- Illinois state flag
- Active: September 7, 1861, to September 16, 1865
- Country: United States
- Allegiance: Union
- Branch: Infantry
- Engagements: Battle of Shiloh; Battle of Perryville; Battle of Stone's River; Battle of Missionary Ridge; Battle of Atlanta; Battle of Jonesboro; March to the Sea; Battle of Bentonville;

= 34th Illinois Infantry Regiment =

The 34th Regiment Illinois Volunteer Infantry, known as the "Rock River Rifles," was an infantry regiment that served in the Union Army during the American Civil War. The volunteers of this regiment came from northwestern Illinois, the valley of the Rock River; thus they mainly came from Whiteside, Lee, Ogle, and Carroll counties, but some came further south from Christian, Morgan, Randolph, and Edgar counties.

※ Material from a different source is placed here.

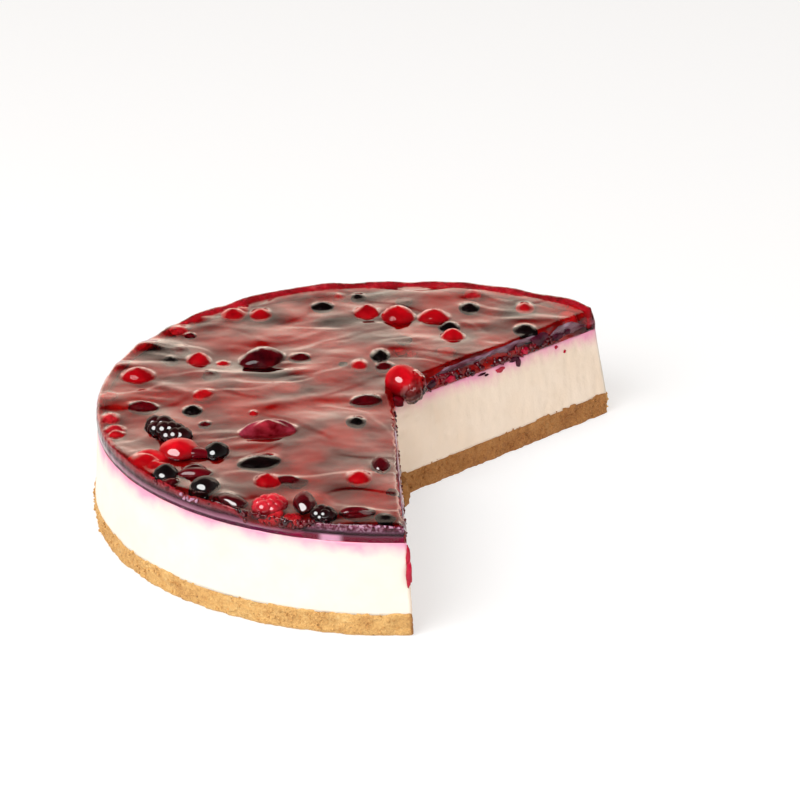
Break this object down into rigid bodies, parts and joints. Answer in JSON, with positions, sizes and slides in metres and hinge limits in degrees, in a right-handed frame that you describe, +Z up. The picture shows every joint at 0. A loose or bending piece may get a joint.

Edward N. Kirk, an attorney from Sterling in Whiteside County, raised the regiment and became its first Colonel when the regiment mustered in for three years service on September 7, 1861.

==Service==
The 34th Illinois Infantry was organized at Camp Butler, Illinois and mustered into Federal service on September 7, 1861, and moved October 2 to Columbus, Ohio, thence to Lexington, Kentucky, and then to Camp Nevin, Kentucky, where it remained until February 14, 1862. It was then in Kirk's brigade of Rousseau's division, marched to Bowling Green, and thence via Nashville, Franklin and Columbia, to Savannah on the Tennessee River. It fought at the Battle of Shiloh, being then in McCook's brigade of Buell's army, losing fifteen killed, and one hundred and twelve wounded. It was later assigned to the 2nd Brigade, 2nd Division, McCook's corps, afterward to the 14th Corps, Army of the Cumberland, participating in the following engagements: Siege of Corinth, Mississippi; Lavergne, Knob Gap or Nolensville, Stone River or Murfreesboro, Triune and Liberty Gap, Tennessee; Chickamauga, Graysville, Rocky Face Ridge, Resaca, Rome, Dallas or New Hope Church, Lost Mountain, Kennesaw Mountain, Peach Tree Creek, Siege of Atlanta, Jonesboro, and March to the Sea, Georgia; Campaign of the Carolinas, including Averasboro, Bentonville, North Carolina; and a number of minor engagements and skirmishes. After the surrender of General Joseph E. Johnston to General William T. Sherman at Bennett House, the regiment marched with Sherman's Army to Washington, D.C. and took part in the Grand Review May 24, 1865.

The regiment was mustered out on July 12, 1865, and discharged July 17, 1865, at Chicago, Illinois.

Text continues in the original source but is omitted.